I miss hangovers— not really, but sort of.

I used to get them, but my pact with pre-bedtime ibuprofen has shooed them away. I'm responsible enough to know when I'm not drinking responsibly— but that doesn't slow the flow of irresponsibility 
entering my bloodstream. All in all, I know my body well enough to know what the safety net looks like underneath when I come tumbling down. 

I can't remember the last time my head weighed like stone against the feathers in my pillow. I lie down, filled to the brim with intoxication, with an added dose of water to give me faith of productivity for the next day. 

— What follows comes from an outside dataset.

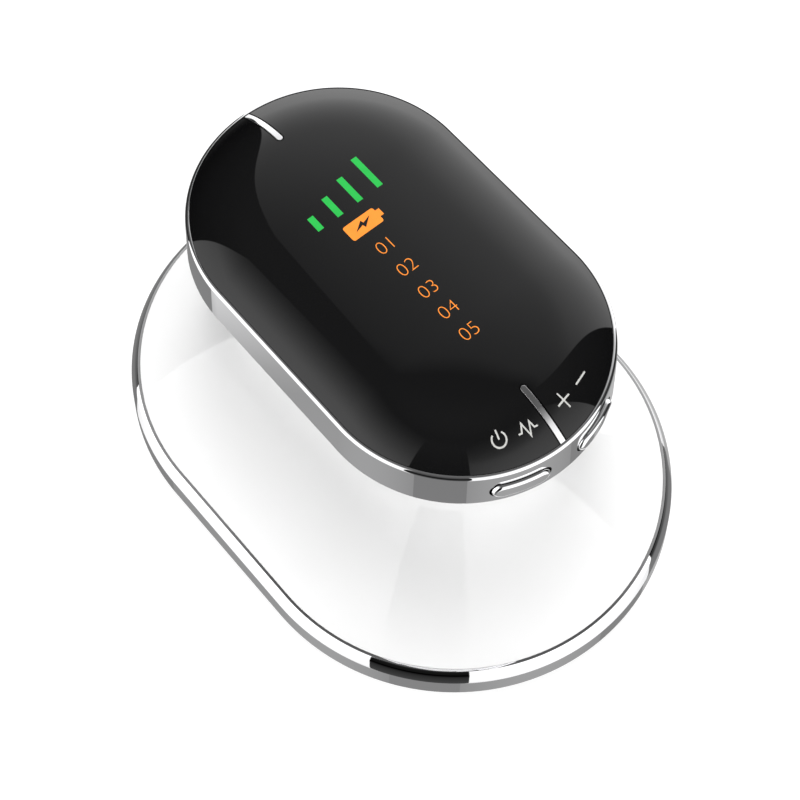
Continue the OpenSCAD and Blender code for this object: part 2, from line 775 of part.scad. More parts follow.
// The key's upright section, with its outer corners rounded
module key_section(h, r_out) translate([0, key_height]) {
  c = key_round;
  translate([flange_in, -h / 2]) square([r_out - c - flange_in, h]);
  translate([flange_in, -h / 2 + c]) square([r_out - flange_in, h - 2 * c]);
  for (y = [-1, 1]) translate([r_out - c, y * (h / 2 - c)]) circle(r = c);
}

module power_rocker() color(chrome) at_key(-1) rocker();

module level_rocker() color(chrome) at_key(1) rocker();

neck_shell();
base_ring();
base_gasket();
head_plate();
outer_electrode();
centre_electrode();
light_lens();
light_board();
light_lamps();
ultrasonic_disc();
driver_board();
output_transformer();
driver_chips();
head_screws();
driver_screws();
battery_cradle();
battery();
battery_pad();
cradle_screws();
handle_frame();
frame_screws();
grip_band();
top_cover();
front_accent();
rear_accent();
main_board();
board_screws();
display_baffle();
display_lamps();
control_chip();
charging_socket();
ribbon_cable();
power_switch_board();
level_switch_board();
power_switch_bodies();
level_switch_bodies();
rocker_pins();
power_rocker();
level_rocker();
power_plunger();
mode_plunger();
plus_plunger();
minus_plunger();
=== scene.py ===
"""Looks of a hand-held body contouring device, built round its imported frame.

The visible shells are swept round the same rounded-rectangle outline as the frame, smooth enough
for their polish. The keys, the lit marks, the treatment head and the studio are added to them."""

import math

import bmesh
import bpy
from mathutils import Matrix, Vector


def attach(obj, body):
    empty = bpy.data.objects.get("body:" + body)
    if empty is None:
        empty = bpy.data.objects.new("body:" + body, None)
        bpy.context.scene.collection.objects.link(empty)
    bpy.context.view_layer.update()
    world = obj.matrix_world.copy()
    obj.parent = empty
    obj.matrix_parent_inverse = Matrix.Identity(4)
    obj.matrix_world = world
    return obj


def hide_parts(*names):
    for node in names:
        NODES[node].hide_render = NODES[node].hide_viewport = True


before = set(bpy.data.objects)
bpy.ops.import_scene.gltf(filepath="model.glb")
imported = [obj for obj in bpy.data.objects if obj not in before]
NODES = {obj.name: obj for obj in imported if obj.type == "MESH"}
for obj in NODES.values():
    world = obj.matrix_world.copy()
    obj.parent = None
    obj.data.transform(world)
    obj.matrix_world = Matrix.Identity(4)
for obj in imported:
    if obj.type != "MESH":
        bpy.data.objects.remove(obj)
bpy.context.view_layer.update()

bl_info = {
    "name": "Body Contouring Device",
    "version": (1, 0, 0),
    "blender": (4, 5, 0),
    "location": "View3D > Sidebar > Device",
    "description": "Builds the visible pieces and the studio of a hand-held body contouring device",
    "category": "Object",
}

MM = 0.001
FINE = 1e-6  # points nearer than this are one point
CREASE = math.radians(20)  # a swept piece's edges are sharp from this angle
SHARP = math.radians(30)  # and the edges of the other pieces from this one


def length(name, description, default_mm):
    """A size in the sidebar, kept in metres and written here in millimetres"""
    return bpy.props.FloatProperty(
        name=name, description=description, default=default_mm * MM, unit="LENGTH", precision=5
    )


def colour(name, description, default):
    return bpy.props.FloatVectorProperty(
        name=name, description=description, subtype="COLOR", size=3, default=default, min=0, max=1
    )


def amount(name, description, default):
    return bpy.props.FloatProperty(name=name, description=description, default=default, min=0)


class DeviceSizes(bpy.types.PropertyGroup):
    """Sizes of the visible shells. A half width runs out from the outline's middle line"""

    half: length("Half of the middle", "Half of the outline's straight middle", 15.4)
    ring_r: length("Ring", "Half width of the base ring at its lower edge", 40)
    ring_in: length("Ring inside", "Half width inside the base ring", 37.95)
    ring_z: length("Ring height", "Height of the ring's lower edge", 2.2)
    ring_top: length("Ring top", "Height of the ring's top", 8.85)
    foot_r: length("Foot", "Half width of the body at its foot", 37.9)
    waist_r: length("Waist", "Half width of the body at its waist", 19.5)
    waist_z: length("Waist height", "Height of the waist", 38.2)
    brow_r: length("Brow", "Half width of the body's upper edge", 24.2)
    band_r: length("Band", "Half width of the grip band at its lower edge", 25.2)
    band_z: length("Band height", "Height of the band's lower edge", 50.2)
    band_face: length("Band face", "Height of the band's face", 7.52)
    band_lean: length("Band lean", "Inward lean of the band's face", 0.48)
    band_round: length("Band edge", "Rounding of the band's upper edge", 0.62)
    cover_r: length("Cover", "Half width of the top cover", 24.0)
    cover_z: length("Cover seat", "Height of the cover's lower edge", 56.94)
    cover_edge: length("Cover edge", "Height of the cover's upright edge", 1.36)
    bend_r: length("Bend", "Half width at which the cover's dome bends down", 14)
    bend_soft: length("Bend softness", "Half width over which that bend builds up", 0.8)
    bar_w: length("Accent bar width", "Width of an accent bar", 1)
    bar_in: length("Accent bar start", "Distance of a bar's tip from the end of the middle", 14.1)
    window_l: length("Window length", "Length of a key's window", 10.5)
    window_h: length("Window height", "Height of a key's window", 3.9)
    key_l: length("Key length", "Length of a key", 9.8)
    key_h: length("Key height", "Height of a key", 3.5)
    key_edge: length("Key edge", "Rounding of a key's edges", 0.6)
    key_z: length("Key place", "Height of the keys' middle", 53.5)
    key_face: length("Key face", "Radius of a key's face from the end of the middle", 25.6)
    key_angle: bpy.props.FloatProperty(
        name="Key angle",
        description="Angle of a key from the front",
        default=math.radians(18.2),
        subtype="ANGLE",
    )
    steps: bpy.props.IntProperty(
        name="Steps", description="Steps round each rounded end", default=96, min=24, max=160
    )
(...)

The magic occurs over night. 

Of course, part of the magic includes repetitive trips to the toilet with an offering of vodka-saturated urine. I shuffle back to bed to obediently gulp down water from a straw-garnished glass— I’m in control, for now. 

For the sake of this not seeming as self centered, pretend you—the reader— are me. Have you ever woken up from a booze-busied night to find that your dear friend, alcohol, has made you act drastically different than yourself? Or at least the you that you set up to be, well, you? I’m not glorifying the unproductive outcomes of consuming too much alcohol like texting an ex or taking part in a bar brawl; I’m talking about the alternate side of it all, the moment where your walls come down.



Alcohol has made me do some things that weren't all that bad— perhaps, not to most people. I’ve told someone I didn’t want to love that I love them. I've forgiven people I had no intention of reconciling with, assuring them that it was all water under the bridge. I’ve smiled more than my sober self may have allowed me to. It sounds like everything PBS would pour into my ears when I was a toddler: be kind to others, smile when you're sad— be the light the world needs to see. Barney would be proud of me, not for the alcohol but I digress.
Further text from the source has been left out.